Финал «Короля Лира» не предполагает того отрешения от земного, которое кажется возможным, когда умирает Гамлет. Смерть Лира приносит облегчение ему, но не тем, кто его переживет: Эдгару, герцогу Альбании, Кенту. Не приносит она облегчения и нам. Слишком многое воплощено в Лире, чтобы его подданные смирились с тем, как он умирает, и слишком велик наш собственный вклад в страдания Лира, чтобы осуществить Фрейдово «примирение с уходом». Возможно, Шекспир не стал показывать смерть Глостера специально, чтобы контраст между умирающим Лиром и умирающим Эдмундом не потерял в резкости. Эдмунд делает прекрасную попытку избежать бессмысленной смерти, отменяя свой приказ убить Корделию и Лира. Но слишком поздно — и, когда Эдмунда уносят умирать, ни читатель, ни он сам не понимает, что же он такое.

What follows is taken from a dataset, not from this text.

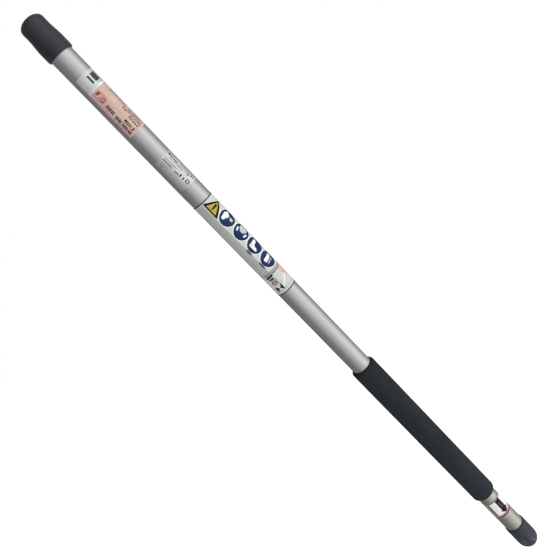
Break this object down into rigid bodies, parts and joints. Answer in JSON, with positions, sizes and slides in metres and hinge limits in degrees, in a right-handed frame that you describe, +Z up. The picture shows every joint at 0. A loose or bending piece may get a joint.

Величие этой пьесы всячески связано с патриархальным величием Лира — тем аспектом человека, который страшно обесценился в век феминизма, литературоведческого марксизма и разных родственных им методов, завезенных к нам из Парижа вместе с крестовым походом против буржуазии. Впрочем, Шекспир был слишком дальновиден, чтобы посвятить свое творчество патриархальной идеологии, христианству, даже монаршему абсолютизму своего патрона, короля Якова I, и то негодование, которое сегодня вызывает Лир, в основном беспочвенно. Растерявшийся старый король занимает сторону природы — совсем не той природы, которую называет своей богиней нигилист Эдмунд. В этой пространной пьесе Лир и Эдмунд не обмениваются ни единым словом, хотя они вместе оказываются на сцене в двух важных эпизодах. Что бы они друг другу сказали, какой разговор возможен между самым страстным Шекспировым персонажем и самым холодным, между тем, кто все принимает слишком близко к сердцу, и тем, кто не принимает к сердцу ничего?
В Лировом представлении о природе Гонерилья с Реганой— противные природе ведьмы[93], чудища морские — и на самом деле так оно и есть. Согласно Эдмундовой идее природы, его демонические возлюбленные чрезвычайно естественны. Третьего в этой Шекспировой драме не дано. Отвергать Лира на эстетических основаниях нельзя, как бы ни удручали вас его бесчинства и его пугающая сила. Тут Шекспир встает рядом с J, чей «слишком человеческий» Яхве одновременно несоизмерим с нами и при этом от него никуда не деться. Если мы не хотим, чтобы люди пожирали друг друга[94], то наша опора — Лир, как бы небезупречен он ни был, как бы неразумно он ни распоряжался своей силой. Лир не может излечить ни нас, ни себя, и он не может пережить смерти Корделии. Но мало что в пьесе может пережить его смерть: Кент желает одного — умереть вслед за своим господином; Альбани повторяет Лиров уход от дел; апокалиптический уцелевший Эдгар заканчивает пьесу словами, которые мог бы сказать и сам Шекспир, и любой зритель[95]:
Природа и королевство ранены едва ли не смертельно, и трое уцелевших персонажей уходят под похоронный марш. Самое тут важное — то, что изувечены природа и наше представление о том, что в нашей жизни естественно, а что — нет. Финал пьесы производит такое ошеломительное впечатление, что все словно встает с ног на голову. Почему же смерть Лира так сильно и так амбивалентно на нас действует?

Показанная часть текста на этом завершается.